A few concluding reflections offer themselves. Same-sex marriage, if it passes, will supersede civil partnership, created five years ago. Civil partnership was criticised then from a religious viewpoint as too close to de facto marriage, where, one suspects, it is now seen as preferable to the full-blown thing and capable of enhancement. Further consequences, legal, constitutional and for society, of same-sex marriage being endorsed have not been coherently worked through, despite some recent legislation. There is no provision yet for a conscience clause for voluntary bodies. Many will be dismayed, not at the separation of Church and State (which is a recognised and sensible principle, unless applied in the rigid ideological manner characteristic of the French Republic), but at the gulf between them.

Most readers will be unfamiliar with more esoteric arguments from outside the mainstream media. There is a Marxist argument that capitalism requires the abolition of marriage, because “breaking up the family expands the market” (Church & State, Second Quarter, 2015). Village magazine (May 2015) argues that a truly radical egalitarian agenda would be to undermine State support for marriage, not extend “the unfair privilege”, but that, perversely, “perhaps undermining it is the best thing gay marriage can do to this complacent institution”.

Natural mother

Sadly, in Ireland and other countries, up to a few decades ago, a child’s right to its natural mother, was often cruelly ignored by Church, State and society, if she was unmarried.

There is a second referendum, also invoking the principle of equality, the lowering of the age eligibility to be President of Ireland from 35 to 21. Since the proposal was announced, a Latin phrase used by Charles Haughey keeps coming to mind, de minimis. Certainly, it is hard to think of a less pressing or more minimalist constitutional reform.

The drafters of the Constitution certainly looked at the American constitution. The Dáil, for instance, is referred to in Article 15.1.2˚ as a ‘House of Representatives’. A candidate for the US Presidency, the world’s most powerful elected executive office, has to be 35 years old. It is unlikely that Americans would lower the age to 21 in the name of equality, with the finger on the button and all that. That proposal here, regarding an office that is Head of State not Head of Government, does not carry remotely the same risks.

The office of President performs multiple functions. First, it is a visible demonstration that this State is a Republic. Secondly, it provides a symbolic focus of loyalty, independent of the government of the day. Thirdly, it is one of the safeguards against the abuse of power. The President, after consulting the Council of State, can refer legislation to the Supreme Court for a verdict on its constitutionality, in whole or in part. He or she can also refuse to grant dissolution of the Dáil to a Taoiseach who has lost a vote of confidence there. Both powers are potentially important democratic safeguards.

Function

The President also has an important representative function. It shows respect to new foreign ambassadors and the States they represent that they present their credentials to the President, rather than to, say, a Minister or Minister of State. When the President makes a State visit abroad, he or she is accompanied by a Minister and often by a delegation which will use the access provided to forge new commercial or other engagements.

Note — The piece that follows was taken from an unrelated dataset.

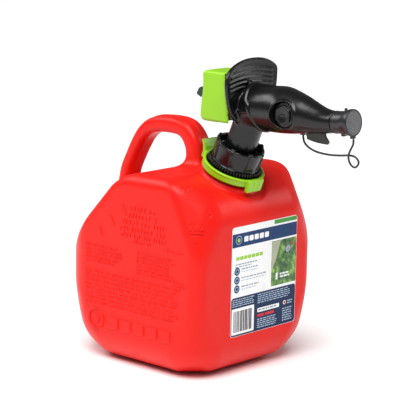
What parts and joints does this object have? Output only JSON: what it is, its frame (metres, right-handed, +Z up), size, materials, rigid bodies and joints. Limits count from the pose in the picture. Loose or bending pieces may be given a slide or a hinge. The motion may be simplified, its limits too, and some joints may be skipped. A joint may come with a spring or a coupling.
{
  "type": "fuel can",
  "caption": "Moulded fuel can with a loop handle and a swivelling, self-closing spout that a thumb trigger opens.",
  "frame": {"origin": "centre of the tank's flat base", "axes": "+X towards the front, where the label is and the spout points; +Y across the tank; +Z up"},
  "size_m": [0.2968, 0.168, 0.299],
  "materials": {
    "tank_plastic": "satin, moulded",
    "label_paper": "coated film",
    "arrestor_mesh": "woven",
    "green_plastic": "satin",
    "black_plastic": "matte",
    "spout_plastic": "semi-gloss",
    "hook_plastic": "matte",
    "latch_plastic": "matte",
    "seal_rubber": "matte",
    "inner_plastic": "natural",
    "spring_steel": "bright",
    "cap_plastic": "matte",
    "tether_plastic": "matte"
  },
  "bodies": {
    "tank": {"tank_shell": "tank_plastic", "front_label": "label_paper", "flame_arrestor": "arrestor_mesh"},
    "lock": {"lock_ring": "green_plastic"},
    "carrier": {"neck_gasket": "seal_rubber"},
    "collar": {"collar": "black_plastic"},
    "spout": {"spout_body": "spout_plastic", "side_plug": "black_plastic", "nozzle_hook": "hook_plastic", "swivel_seal": "seal_rubber", "rod_guide": "inner_plastic", "valve_seat": "inner_plastic", "rod_seal": "seal_rubber", "vent_tube": "inner_plastic", "return_spring": "spring_steel", "cap_tether": "tether_plastic"},
    "trigger": {"trigger_button": "green_plastic", "valve_rod": "inner_plastic", "valve_head": "inner_plastic", "valve_seal": "seal_rubber", "latch_pin": "spring_steel"},
    "latch": {"safety_latch": "latch_plastic"},
    "cap": {"nozzle_cap": "cap_plastic", "cap_liner": "seal_rubber"}
  },
  "joints": [
    {"name": "lock_release", "type": "slide", "parent": "tank", "child": "lock", "axis": [-0.3827, 0, -0.9239], "range_m": [0, 0.003], "stiffness_N_per_m": 500, "springref_m": -0.001},
    {"name": "collar_rise", "type": "slide", "parent": "tank", "child": "carrier", "axis": [0.3827, 0, 0.9239], "range_m": [0, 0.0075]},
    {"name": "collar_turn", "type": "hinge", "parent": "carrier", "child": "collar", "pos_m": [0.051, 0, 0.193], "axis": [0.3827, 0, 0.9239], "range_deg": [0, 540]},
    {"name": "spout_swivel", "type": "hinge", "parent": "carrier", "child": "spout", "pos_m": [0.051, 0, 0.193], "axis": [0.3827, 0, 0.9239], "continuous": true},
    {"name": "trigger_press", "type": "slide", "parent": "spout", "child": "trigger", "axis": [1, 0, 0], "range_m": [0, 0.006], "stiffness_N_per_m": 700, "springref_m": -0.004, "deforming": ["return_spring"]},
    {"name": "latch_release", "type": "hinge", "parent": "trigger", "child": "latch", "pos_m": [0.032, 0, 0.265], "axis": [0, -1, 0], "range_deg": [0, 10], "stiffness_Nm_per_rad": 0.2, "springref_deg": -4.58},
    {"name": "cap_pull", "type": "slide", "parent": "spout", "child": "cap", "axis": [0.9954, 0, 0.0958], "range_m": [0, 0.025], "deforming": ["cap_tether"]}
  ],
  "couplings": [
    {"joint": "collar_turn", "follows": "collar_rise", "rad_per_m": 1256.6}
  ]
}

At home, the President provides support and encouragement to civic-minded groups, and recognises on behalf of the State excellence and achievement individually and collectively. He or she also expresses the country’s grief on occasions of tragedy or loss. Presidents can also be a source of moral leadership.

One thinks of the reciprocal State visits between Britain and Ireland that symbolically cemented a new quality of relationship. President Michael D. Higgins has attended many ceremonies marking key events in the decade of centenaries, where he has taken a thoughtful, sensitive and inclusive approach, while avoiding tendentious re-interpretations or links to much more recent troubled events.

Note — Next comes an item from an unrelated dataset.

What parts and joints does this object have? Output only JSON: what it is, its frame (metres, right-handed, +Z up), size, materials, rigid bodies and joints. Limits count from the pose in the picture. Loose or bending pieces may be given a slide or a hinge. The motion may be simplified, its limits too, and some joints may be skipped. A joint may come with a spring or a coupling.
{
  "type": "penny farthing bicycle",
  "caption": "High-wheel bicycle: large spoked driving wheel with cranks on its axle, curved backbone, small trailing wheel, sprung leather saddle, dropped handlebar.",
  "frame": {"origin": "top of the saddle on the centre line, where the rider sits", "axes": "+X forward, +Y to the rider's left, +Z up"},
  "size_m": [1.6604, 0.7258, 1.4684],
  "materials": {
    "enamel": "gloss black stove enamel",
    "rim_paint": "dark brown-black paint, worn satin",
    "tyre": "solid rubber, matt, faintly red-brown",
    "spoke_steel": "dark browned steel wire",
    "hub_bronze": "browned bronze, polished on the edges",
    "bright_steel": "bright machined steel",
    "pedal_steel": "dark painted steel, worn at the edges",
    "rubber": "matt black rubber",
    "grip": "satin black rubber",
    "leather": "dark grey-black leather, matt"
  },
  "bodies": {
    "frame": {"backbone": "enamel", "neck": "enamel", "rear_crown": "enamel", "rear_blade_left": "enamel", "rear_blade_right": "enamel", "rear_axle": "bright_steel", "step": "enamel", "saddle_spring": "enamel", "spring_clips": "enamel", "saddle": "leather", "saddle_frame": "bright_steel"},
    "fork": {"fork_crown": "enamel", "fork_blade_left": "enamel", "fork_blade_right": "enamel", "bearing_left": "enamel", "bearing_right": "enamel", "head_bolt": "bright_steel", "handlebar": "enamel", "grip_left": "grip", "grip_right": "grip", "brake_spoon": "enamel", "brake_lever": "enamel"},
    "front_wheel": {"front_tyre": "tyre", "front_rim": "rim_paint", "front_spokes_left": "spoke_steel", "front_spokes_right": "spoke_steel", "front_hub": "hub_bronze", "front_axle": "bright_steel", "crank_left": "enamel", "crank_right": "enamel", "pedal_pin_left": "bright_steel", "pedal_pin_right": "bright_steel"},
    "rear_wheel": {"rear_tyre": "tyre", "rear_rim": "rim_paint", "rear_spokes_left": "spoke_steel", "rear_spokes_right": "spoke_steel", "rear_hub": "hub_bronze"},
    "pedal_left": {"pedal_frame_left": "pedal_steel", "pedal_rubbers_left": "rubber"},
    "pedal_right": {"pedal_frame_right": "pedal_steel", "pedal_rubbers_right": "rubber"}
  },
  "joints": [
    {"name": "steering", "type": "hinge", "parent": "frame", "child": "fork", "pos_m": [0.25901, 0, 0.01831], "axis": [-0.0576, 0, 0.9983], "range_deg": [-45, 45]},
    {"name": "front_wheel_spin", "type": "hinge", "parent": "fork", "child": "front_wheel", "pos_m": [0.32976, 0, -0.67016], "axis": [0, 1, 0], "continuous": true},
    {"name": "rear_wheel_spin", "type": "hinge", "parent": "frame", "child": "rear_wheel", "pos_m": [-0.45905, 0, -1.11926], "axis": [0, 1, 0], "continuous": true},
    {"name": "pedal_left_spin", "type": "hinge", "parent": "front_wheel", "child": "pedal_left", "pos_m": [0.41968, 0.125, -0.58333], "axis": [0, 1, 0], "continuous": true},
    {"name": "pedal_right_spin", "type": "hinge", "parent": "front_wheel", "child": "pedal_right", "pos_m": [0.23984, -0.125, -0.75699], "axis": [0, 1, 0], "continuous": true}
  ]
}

Abroad, some of the best examples of Presidents who have provided moral leadership come from Germany. Richard von Weiszäcker addressed the legacy of the Nazi past, and the current President, Joachim Gauck, a Lutheran pastor in the former German Democratic Republic, played a prominent role in the peaceful 1989 revolution and subsequently headed up the task of making the ubiquitous Stasi secret surveillance archives accessible to their victims.

Our nine Presidents to date have all served the country well. They have ranged from a pioneering cultural figure to senior politicians to those with a background in law. They have used their limited powers judiciously, and recent incumbents have expanded the influence of the office within its constitutional bounds.

Need

There are always those who will argue that we do not need the Presidency, any more than the Seanad, local government, or referendums, ostensibly on cost grounds. If democracy consists in checks and balances, the only effect of removing some of those is to strengthen further the Executive in an already highly centralised system of government.

In the history of mankind, many famous leaders, political and religious, have left their mark before the age of 35. Wisdom and maturity are not the exclusive preserve of older people. In our time, Malala Yousafzai, an outspoken victim of the Taliban’s hostility to women’s education, has won the Nobel Peace Prize, while still a teenager. It is not clear why the people need constrain themselves constitutionally from electing an adult under 35 as President.